Light OJ--1094（求树的直径）

O - O

Time Limit:2000MS     Memory Limit:32768KB     64bit IO Format:%lld & %llu

Submit  Status  Practice  LightOJ 1094

Description

Given a tree (a connected graph with no cycles), you have to find the farthest nodes in the tree. The edges of the tree are weighted and undirected. That means you have to find two nodes in the tree whose distance is maximum amongst all nodes.

Input

Input starts with an integer T (≤ 10), denoting the number of test cases.

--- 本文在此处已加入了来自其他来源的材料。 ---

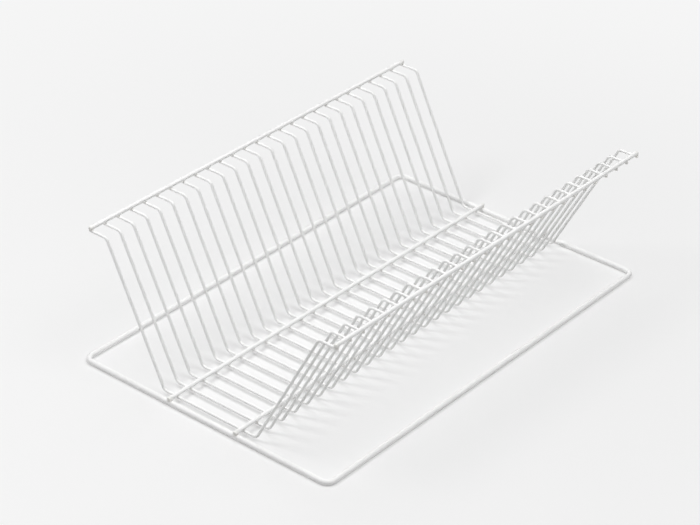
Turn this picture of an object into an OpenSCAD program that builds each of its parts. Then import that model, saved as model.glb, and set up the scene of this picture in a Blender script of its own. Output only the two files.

Each case starts with an integer n (2 ≤ n ≤ 30000) denoting the total number of nodes in the tree. The nodes are numbered from 0 to n-1. Each of the next n-1 lines will contain three integers u v w (0 ≤ u, v < n, u ≠ v, 1 ≤ w ≤ 10000) denoting that node u and v are connected by an edge whose weight is w. You can assume that the input will form a valid tree.

Output

For each case, print the case number and the maximum distance.

Sample Input

2

4

0 1 20

1 2 30

2 3 50

5

0 2 20

2 1 10

0 3 29

0 4 50

Sample Output

Case 1: 100

Case 2: 80

解体思路:是一道求树的直径的模板题.有结论,树的直径为(s,t),即树中相距最远的两结点之间地距离。从树中任意一点u出发,那么它到达的最远距离的点一定是s或t。然后从最远点出发，寻找下一个最远点，就能求出树的直径了。

代码如下:

#include<stdio.h>
#include<string.h>
#include<queue>
#define LL __int64
using namespace std;
int head[30010];
int vist[30010];
LL dfn[30010];
int node;
LL ans;
int num;
struct stu{
	int t,ne,c;
}edge[60010];
void inin(){
	num=0;
	memset(head,-1,sizeof(head));
}
void add(int a,int b,int c){
	stu E={b,head[a],c};
	edge[num]=E;
	head[a]=num++;
}
void bfs(int sx){//注意与SPFA的区别 
	ans=0;
	queue<int>q;
	memset(vist,0,sizeof(vist));
	memset(dfn,0,sizeof(dfn));
	vist[sx]=1;
	q.push(sx);
	while(!q.empty()){
		int v=q.front();
		q.pop();
		for(int i=head[v];i!=-1;i=edge[i].ne){
			int w=edge[i].t;
			if(!vist[w]&&dfn[w]<dfn[v]+edge[i].c){
				dfn[w]=dfn[v]+edge[i].c;
				if(dfn[w]>ans){
					ans=dfn[w];
					node=w;
				}
			    vist[w]=1;
			    q.push(w);
			}
		}
		
	}
}
int main(){
	int n,t,a,b,c,i,cas;
	cas=1;
    scanf("%d",&t);
	while(t--){
		scanf("%d",&n);
		inin();
		for(i=1;i<n;i++){
			scanf("%d%d%d",&a,&b,&c);
		    add(a,b,c);
		    add(b,a,c);
		}
		bfs(0);
		bfs(node);
		printf("Case %d: %lld\n",cas++,ans);
	}
	return 0;
}